Data Integration over NoSQL Stores Using Access Path Based Mappings

Robin Hecht, Olivier Curé, Chan Le Duc, Myriam Lamolle

Due to the large amount of data generated by user interactions on the Web, some companies are currently innovating in the domain of data management by designing their own systems. Many of them are referred to as NoSQL databases, standing for 'Not only SQL'. Their popularity is such that non-web oriented application domains are considering their utilization, e.g. in finance and science. Hence, with their wide adoption will emerge new needs and we consider that integrating data from different NoSQL systems is one of them. In this paper, we adapt a framework encountered for the integration of relational data to a broader context where both NoSQL and relational databases can be integrated. One important extension consists in the efficient answering of queries expressed over these data sources. Typically, queries are expressed over a target schema and translated to the query language fitting each data source.
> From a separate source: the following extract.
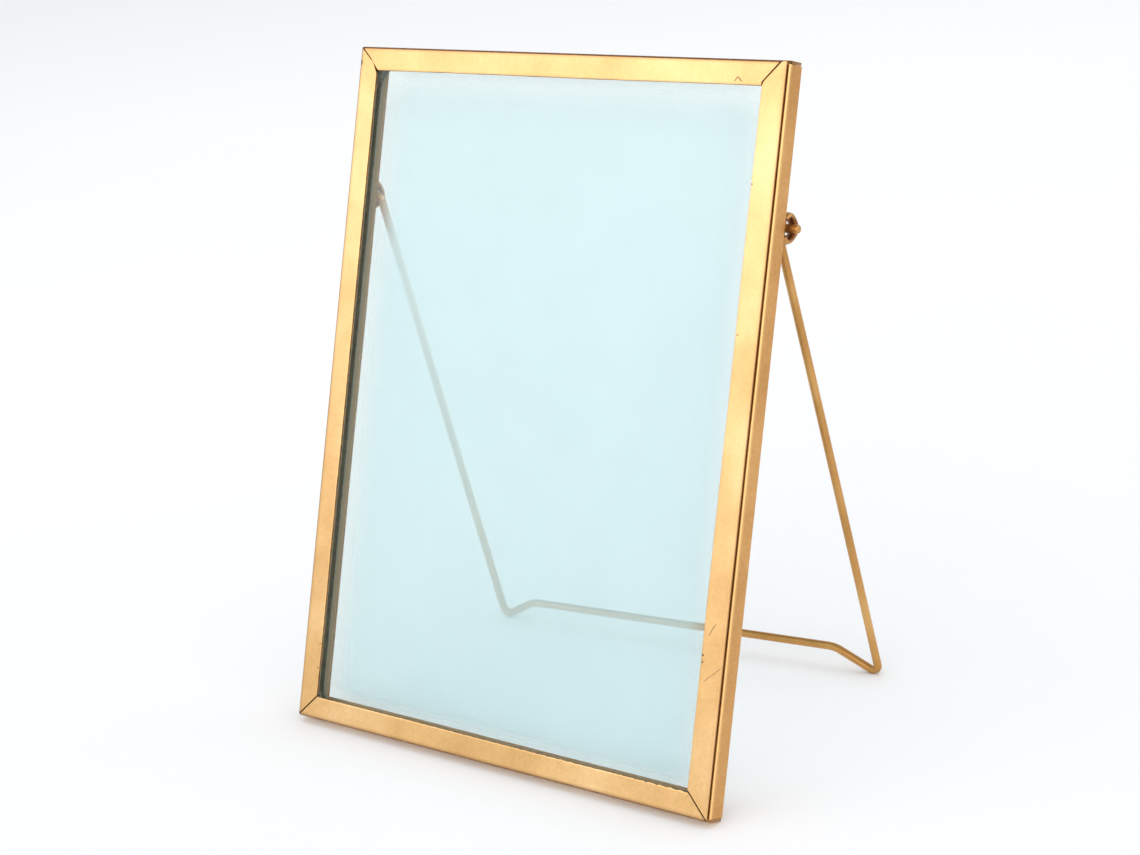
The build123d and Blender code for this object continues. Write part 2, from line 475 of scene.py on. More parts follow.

The highly denormalized aspect of NoSQL databases results in varying performance costs for several possible query translations. Thus a data integration targeting NoSQL databases needs to generate an optimized translation for a given query. Our contributions are to propose (i) an access path based mapping solution that takes benefit of the design choices of each data source, (ii) integrate preferences to handle conflicts between sources and (iii) a query language that bridges the gap between the SQL query expressed by the user and the query language of the data sources. We also present a prototype implementation, where the target schema is represented as a set of relations and which enables the integration of two of the most popular NoSQL database models, namely document and a column family stores.

Conference: 22nd International Conference on Database and Expert Systems Applications (DEXA 2011)
Year: 2011
Location: Toulouse, France